ISLAMABAD, June 10: The automobile industry has no plans to cut prices of local vehicles in the foreseeable future but it wants the government to maintain in the next budget existing duty differential between CBU and CKD kits and a clear future policy to protect the industry.
"We have no plans to consider price reduction because we already have absorbed the strengthening of Japanese yen against the rupee in the last few months by keeping the prices stable", said a chief executive of a leading car assembling company at a background briefing to reporters.
Answering a question he said the industry wanted the government to maintain the price differential between completely built unit (CBU) and completely knocked down (CKD) kits and the clear future policy to protect the industry and to attract further investment in the sector.
Automobile industry spurred on by the higher demand of the last couple of years is poised to produce more than 114,000 vehicles in the current fiscal year and cross 200,000 by the year 2007-08.
Currently the there are different duty slabs on the CBUs depending on the engine capacity. These duties vary from 75 per cent to 150 per cent while CKD kits are imported at a duty of 35 per cent. On the other hand the second-hand cars imported into Pakistan through different schemes like transfer or residence and gift scheme are provided 50 per cent duty rebate.
Raza Ansari of the Toyota Indus Motors said there had been a sudden rise in demand in the year 2002 and in 10 year prior to that the demand had been hovering between 40,000-49,000 vehicles per annum.
In year 2002-03 the demand took a sharp upsurge and reached 83,000 and manufacturers had trouble in keeping up with the demand as they are also dependent on vendors and cannot enhance production overnight, he said and added that however the industry responded to the challenge and was able to enhance production.
Giving example of Toyota Indus Motors he said that the company was producing approximately 10,000 units in the year 2001-2002 but within two years it has enhanced production three fold and by the end of the year it will be producing 32,000 vehicles. Similarly other major producers like Suzuki, Honda and Hyundai had also enhanced their production to meet the rising demand.
He also explained various factors that have contributed towards increased demand including stable political conditions, consistency of policies, improving Pak-India relations and influx of foreign exchange reserves.
When questioned about some proposals to reduce duties on both CKD kits and CBU, he said that as long as differential was maintained the local industry was in position to continue its growth, however if differential of duties was changed negatively then some of the manufacturers would definitely not be able to maintain the forward thrust.

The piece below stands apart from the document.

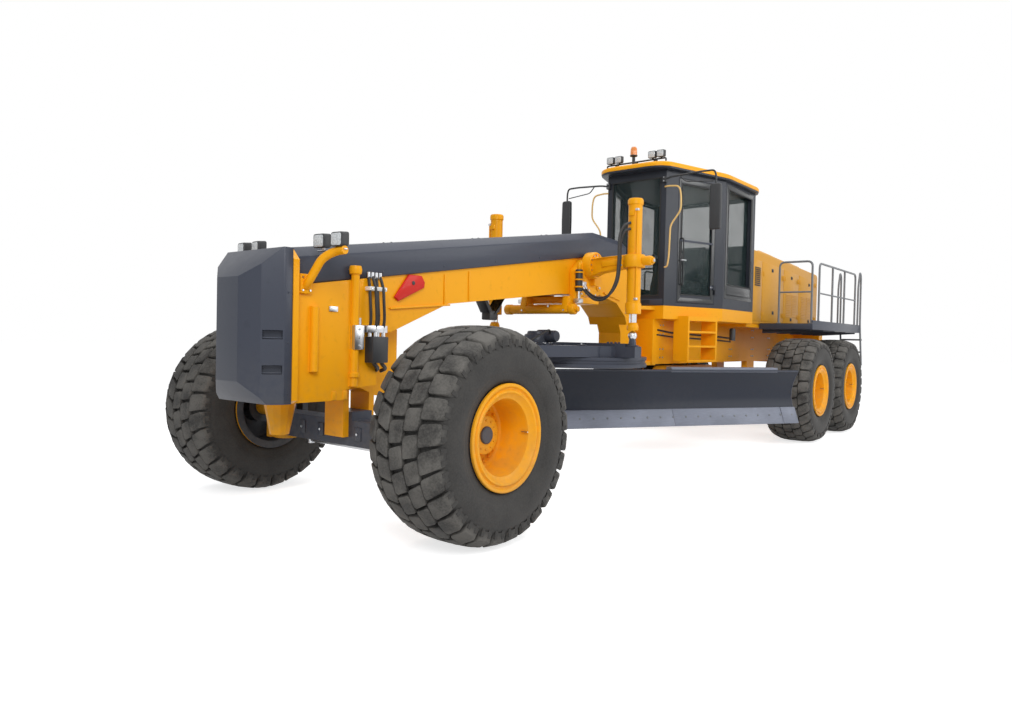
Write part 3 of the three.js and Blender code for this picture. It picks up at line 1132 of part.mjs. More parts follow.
function platform() {
  const z1 = PLATFORM_TOP_Z;
  const z0 = z1 - PLATFORM_THICK;
  const inX = HOOD_HALF + 15;
  const slab = box(inX, PLATFORM_OUT_X, PLATFORM_FRONT_Y, PLATFORM_REAR_Y, z0, z1);
  const bracketTop = Math.max(FRAME_TOP_Z - 10, z0 + 20);
  const bracketBottom = Math.min(z0 - 60, FRAME_TOP_Z - 150);
  const bracket = box(HOOD_HALF + SEAT_GAP, inX + 60, PLATFORM_FRONT_Y, PLATFORM_REAR_Y - 100,
      bracketBottom, bracketTop);
  const outX = PLATFORM_OUT_X - 40;
  const frontLoop = railLoop([[1280, PLATFORM_FRONT_Y + 40, z1 - 20],
      [1280, PLATFORM_FRONT_Y + 40, RAIL_TOP_Z - RAIL_BEND],
          [1280 + RAIL_BEND, PLATFORM_FRONT_Y + 40, RAIL_TOP_Z],
    [outX - RAIL_BEND, PLATFORM_FRONT_Y + 40, RAIL_TOP_Z],
        [outX, PLATFORM_FRONT_Y + 40, RAIL_TOP_Z - RAIL_BEND],
        [outX, PLATFORM_FRONT_Y + 40, z1 - 20]]);
  const sideStart = PLATFORM_FRONT_Y + 500;
  const sideEnd = PLATFORM_REAR_Y - 350;
  const sideLoop = railLoop([[outX, sideStart, z1 - 20], [outX, sideStart, RAIL_TOP_Z - RAIL_BEND],
      [outX, sideStart + RAIL_BEND, RAIL_TOP_Z],
    [outX, sideEnd - RAIL_BEND, RAIL_TOP_Z], [outX, sideEnd, RAIL_TOP_Z - RAIL_BEND],
        [outX, sideEnd, z1 - 20]]);
  const mids = [
    rod([1280, PLATFORM_FRONT_Y + 40, MID_RAIL_Z], [outX, PLATFORM_FRONT_Y + 40, MID_RAIL_Z], 18, 6),
    rod([outX, sideStart, MID_RAIL_Z], [outX, sideEnd, MID_RAIL_Z], 18, 6),
  ];
  const ladderX = PLATFORM_OUT_X - 15;
  const ladderY = PLATFORM_REAR_Y - 60;
  const outerRail = railLoop([[ladderX, ladderY, z1 - 40], [ladderX, ladderY - 30, z1 + 1100],
      [ladderX, ladderY - 10, z1 + 1280],
    [ladderX + 40, ladderY + 60, z1 + 1100], [ladderX + 60, ladderY + 120, z1 + 70],
        [ladderX + 60, ladderY + 120, 1350]]);
  const innerX = ladderX - LADDER_WIDTH;
  const innerRail = railLoop([[innerX, ladderY, z1 - 40], [innerX, ladderY - 30, z1 + 1100],
      [innerX, ladderY - 10, z1 + 1280],
    [innerX, ladderY + 60, z1 + 1100], [innerX, ladderY + 120, z1 + 70], [innerX, ladderY + 120, 1350]]);
  const treads = [1380, 1660, 1940].map((z) => box(innerX - 10, ladderX + 70, ladderY + 90, ladderY + 200,
      z, z + 30));
  return join(slab, bracket, frontLoop, sideLoop, ...mids, outerRail, innerRail, ...treads);
}

place('engine_hood', engineHood(), 'yellow');
place('engine_block', engineBlock(), 'slate');
placePair('platform', platform(), 'plastic');

// The origin goes to the middle of the machine's length, and the tyres stand on the ground
machine.position.y = -(NOSE_FRONT_Y + REAR_Y) / 2;
machine.position.z = TYRE_RADIUS * Math.cos(Math.PI / WHEEL_SIDES) - AXLE_Z;

export default machine;
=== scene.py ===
"""Looks of an articulated road grading machine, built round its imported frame."""
import math

import bmesh
import bpy
from mathutils import Matrix, Vector


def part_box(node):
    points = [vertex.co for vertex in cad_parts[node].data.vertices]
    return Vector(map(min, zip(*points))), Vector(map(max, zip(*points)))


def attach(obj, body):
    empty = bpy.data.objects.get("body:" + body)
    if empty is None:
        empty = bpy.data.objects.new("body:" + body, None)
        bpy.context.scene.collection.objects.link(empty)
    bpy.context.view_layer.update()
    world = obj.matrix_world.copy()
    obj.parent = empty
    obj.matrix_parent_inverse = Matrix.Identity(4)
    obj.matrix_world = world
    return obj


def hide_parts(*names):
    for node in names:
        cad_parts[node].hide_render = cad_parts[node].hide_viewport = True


bl_info = {
    "name": "Road grading machine",
    "version": (1, 0, 0),
    "blender": (4, 5, 0),
    "location": "3D View > Sidebar > Grader",
    "description": "Builds the visible pieces, finishes and studio of a road grading machine",
    "category": "Object",
}

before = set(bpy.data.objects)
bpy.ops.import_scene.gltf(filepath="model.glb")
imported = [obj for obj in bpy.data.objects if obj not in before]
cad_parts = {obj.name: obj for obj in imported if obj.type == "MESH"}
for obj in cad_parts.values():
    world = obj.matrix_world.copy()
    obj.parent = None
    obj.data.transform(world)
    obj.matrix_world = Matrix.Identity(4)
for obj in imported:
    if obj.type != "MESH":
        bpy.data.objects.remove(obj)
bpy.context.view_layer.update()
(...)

Another important issue raised by the industry representative was that reduction of duties on CBUs in no way should encourage import of second-hand cars as by availing 50 per cent duty rebate through different schemes the local market would be flooded with old technology cars.
The government needs to tighten control over the misuse of various schemes through which second-hand cars are imported, he said. The auto industry including the vendors and assembling units has a total investment of Rs52 billion and this is expected to grow to Rs93 billion by the year 2007-08.
The industry provides employment to around 250,000 workers in the country and that figure is projected to go beyond half a million within the next few years if the industry maintains its robust growth.
The industry's revenue contribution to the government exchequer has also seen consistent growth and this year the industry has contributed Rs17 billion to the national exchequer.